Abbiamo assistito, da domenica sera in poi, al crescere del malcontento generalizzato – cioè non solo dei vescovi italiani e degli addetti ai lavori – per il mancato annuncio della possibilità di dire Messa in pubblico che – permetteteci di sottolinearlo – non è, anche nei modi, come andare a teatro o al supermercato.
L’esigenza di soddisfare la sete di cultura e la fame di pane e companatico sono sacrosante. L’esigenza di soddisfare la fame spirituale lo è altrettanto, e anche di più, per chi irrora la propria vita con l’Eucarestia.

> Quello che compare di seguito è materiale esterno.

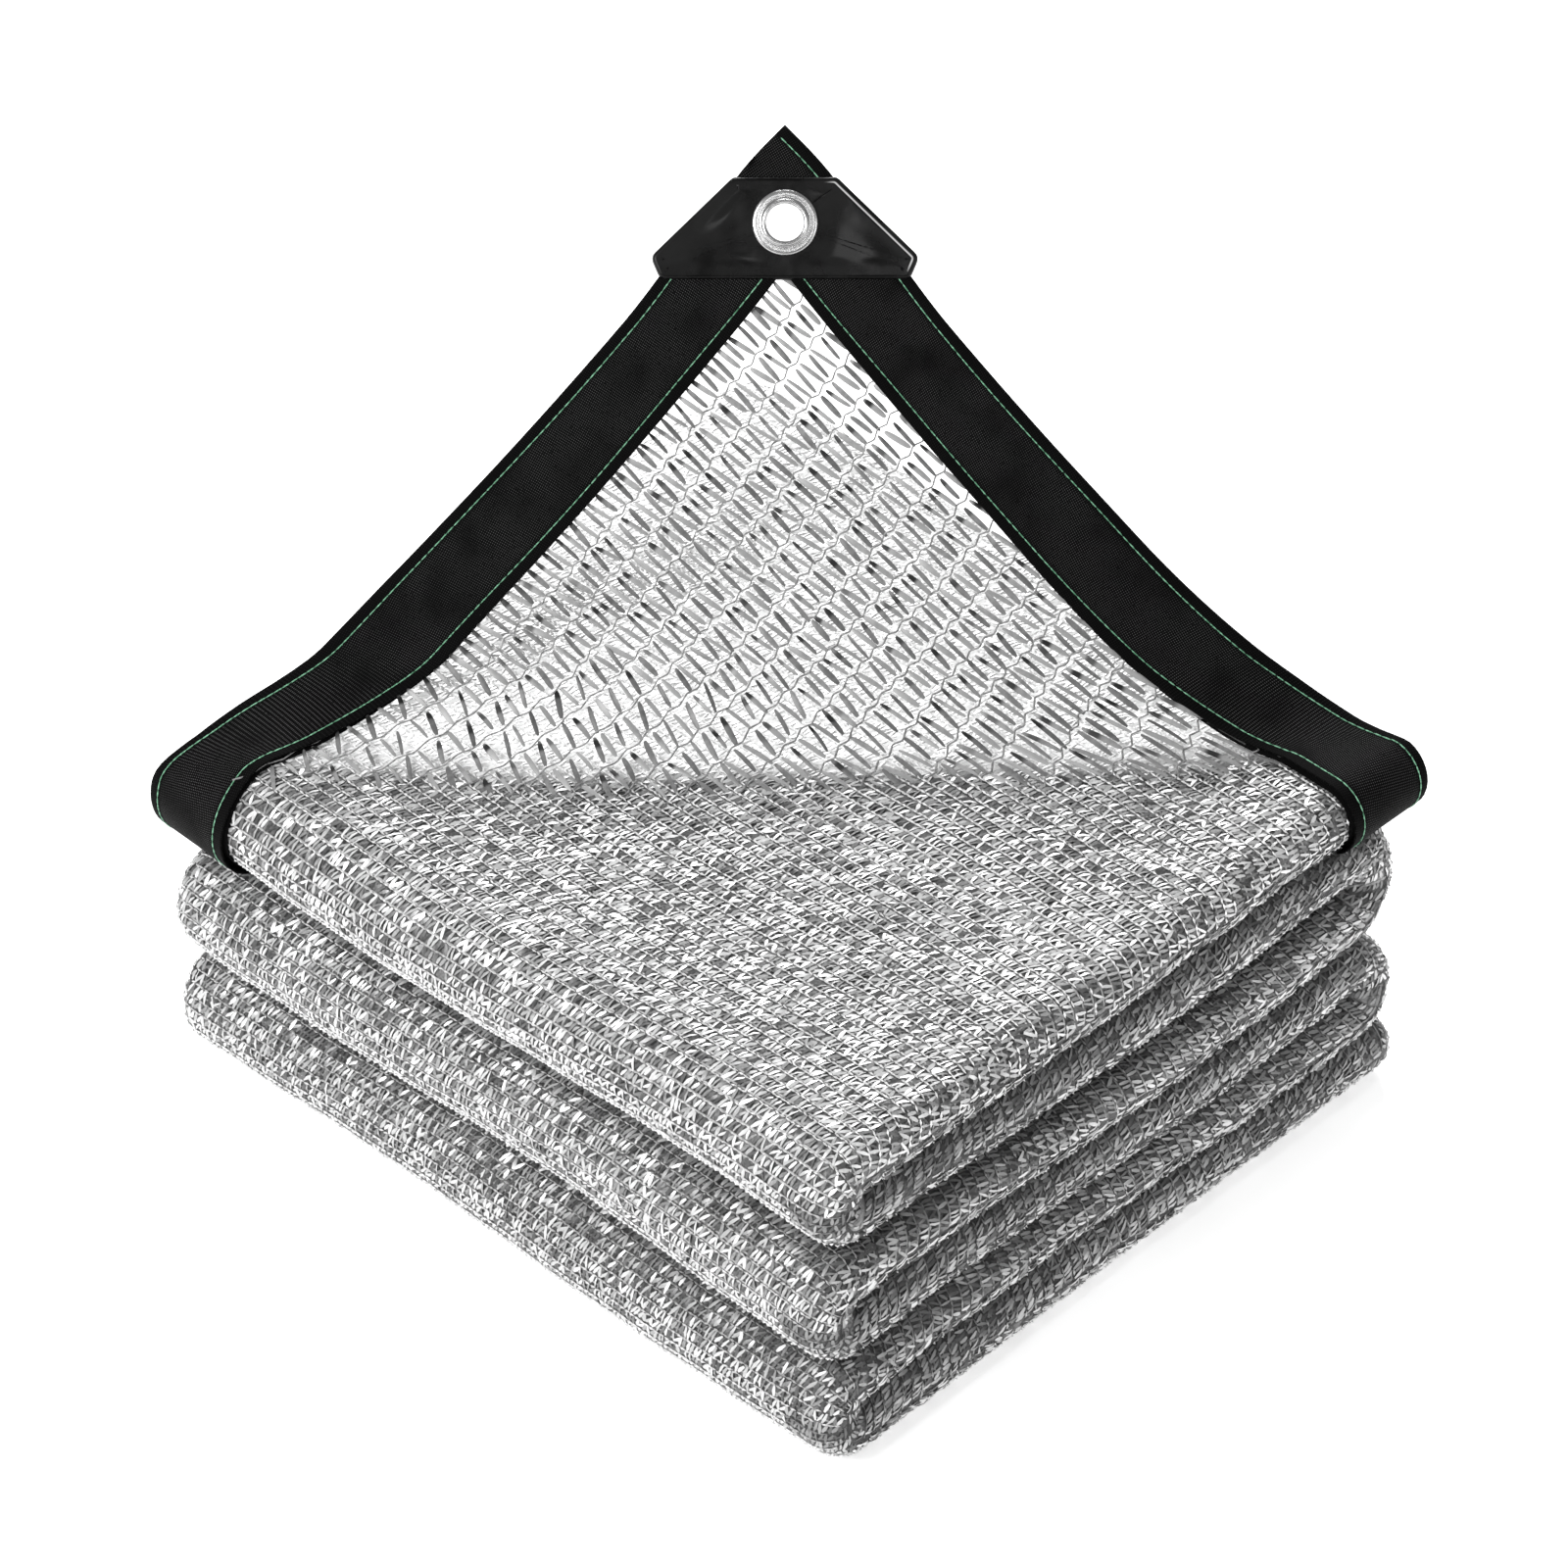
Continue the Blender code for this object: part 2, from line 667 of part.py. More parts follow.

La Chiesa è tale quando si incontra come popolo che vive i sacramenti, e l’Eucarestia per noi non è una manifestazione esterna della nostra fede a cui partecipiamo così come si parteciperebbe a un qualsiasi altro evento. L’Eucarestia è la fonte e il culmine della nostra fede, senza la quale non si vive: è alimento per la fede.
Ecco perché c’è tanto ardore nel chiedere, nel pretendere, che se la vita sociale, economica, civile riprende tra mille cautele, deve poter riprendere – tra altrettante mille cautele – la vita sacramentale ed ecclesiale delle nostre comunità.
Il cittadino è persona responsabile quando sale sul bus, così come quando entra in chiesa.
O forse quello che entra in chiesa è considerato meno responsabile e più indisciplinato, e la chiesa un edificio più contaminante di una fabbrica, un ufficio o una sala da gioco?